Cuarto, es necesario fortalecer la decisión de los individuos de presentarse a una reelección y eliminar el requisito de que tengan que hacerlo de manera obligatoria por el partido que representan. La permanencia del PRI durante 70 años se debió en mucho a la no reelección y al control de los líderes sobre miembros que tenían que recolocarse en el juego de las sillas cada tres o seis años. Con reelección competitiva la probabilidad de partido hegemónico y votos uniformes es menor.

Quinto, a pesar del resultado electoral de este julio, sigue siendo necesario legislar la segunda vuelta como mecanismo para ciudadanizar el proceso. Con ella los conflictos postelectorales los dirimen los votantes y no las autoridades, se fomenta la competencia y la diversidad con primeras vueltas más abiertas, se obtiene siempre un mandato mayoritario y se privilegian las posiciones más sensatas para ser viables en segunda vuelta. México sigue siendo una excepción en la materia.

Sexto, sigue siendo muy importante reducir el periodo de transición entre elección e inicio de gobierno. Las reformas constitucionales de 2014 dejaron la transición, a partir de 2024, demasiado larga con cuatro meses y ya no cinco.
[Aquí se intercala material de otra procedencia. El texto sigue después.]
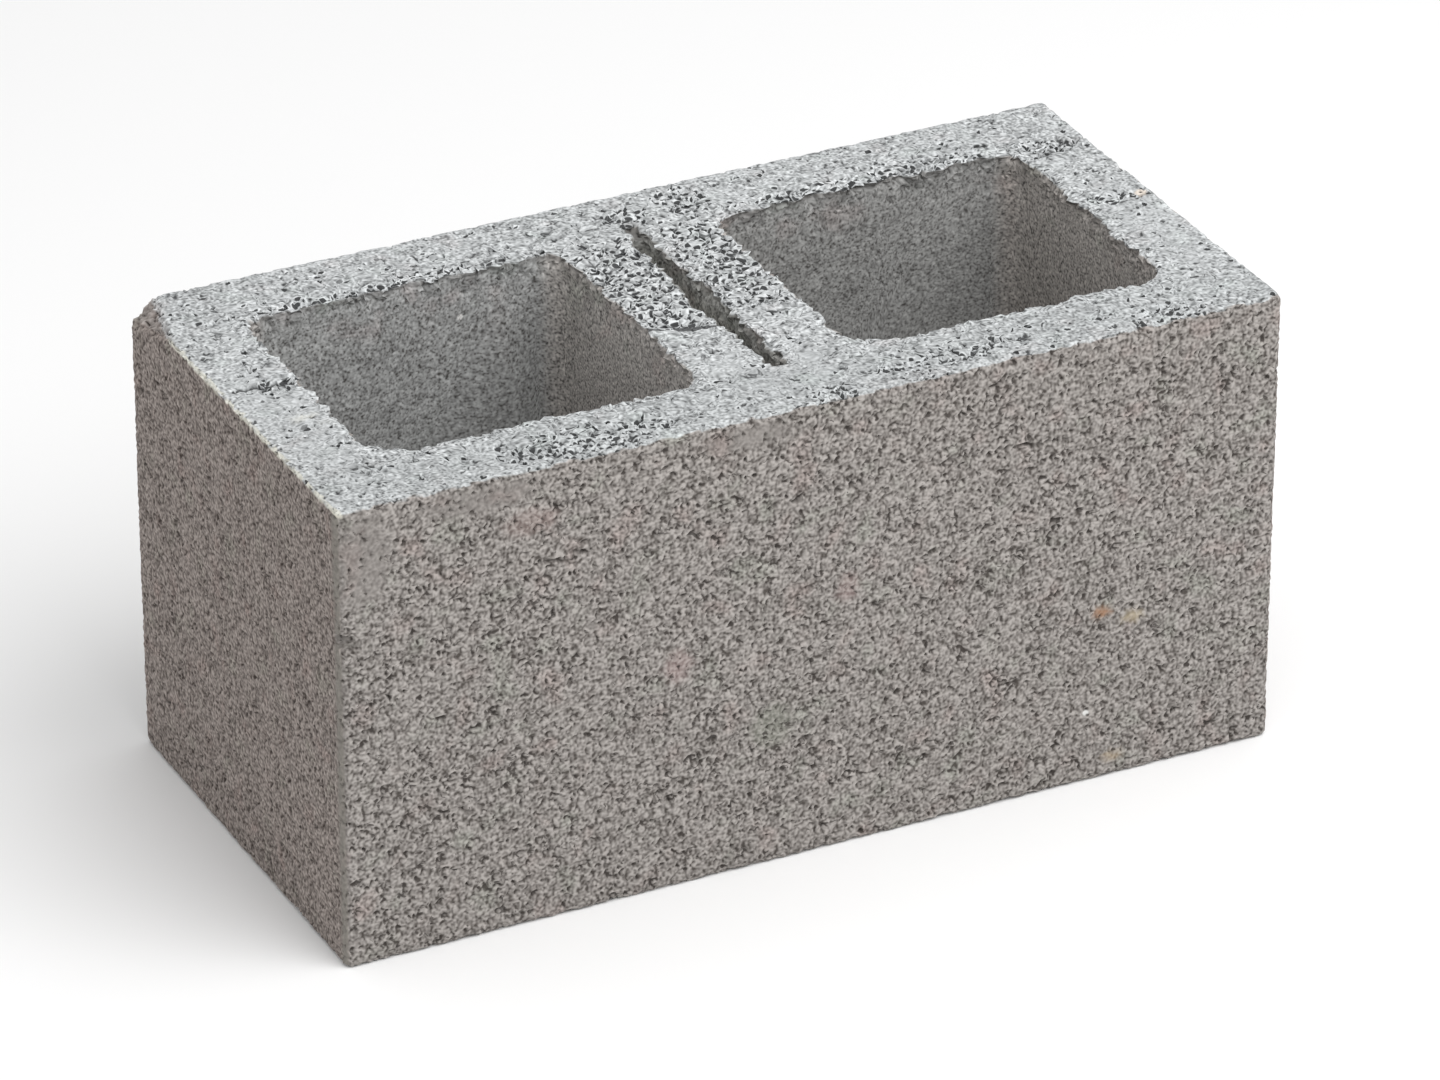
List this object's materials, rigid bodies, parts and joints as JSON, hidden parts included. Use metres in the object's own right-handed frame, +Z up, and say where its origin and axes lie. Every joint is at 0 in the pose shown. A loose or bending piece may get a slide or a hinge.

El ideal hubiese sido que la elección siguiere en julio y la toma de posesión el primero de septiembre al mismo tiempo que el Congreso y no como quedó con elección en junio e inicio para el nuevo Ejecutivo el 1 de octubre. Se antoja francamente increíble que los legisladores hayan sido tan cortos de miras. Las transiciones largas no son sólo ineficientes y peligrosas, sino antidemocráticas; urge hacerlas cortas como en la abrumadora mayoría de las democracias.

El impulso que dé, o deje de dar, López Obrador a reformas político-electorales que consoliden y mejoren la democracia, será el mejor indicador de su compromiso para con ella. Las expectativas no son altas.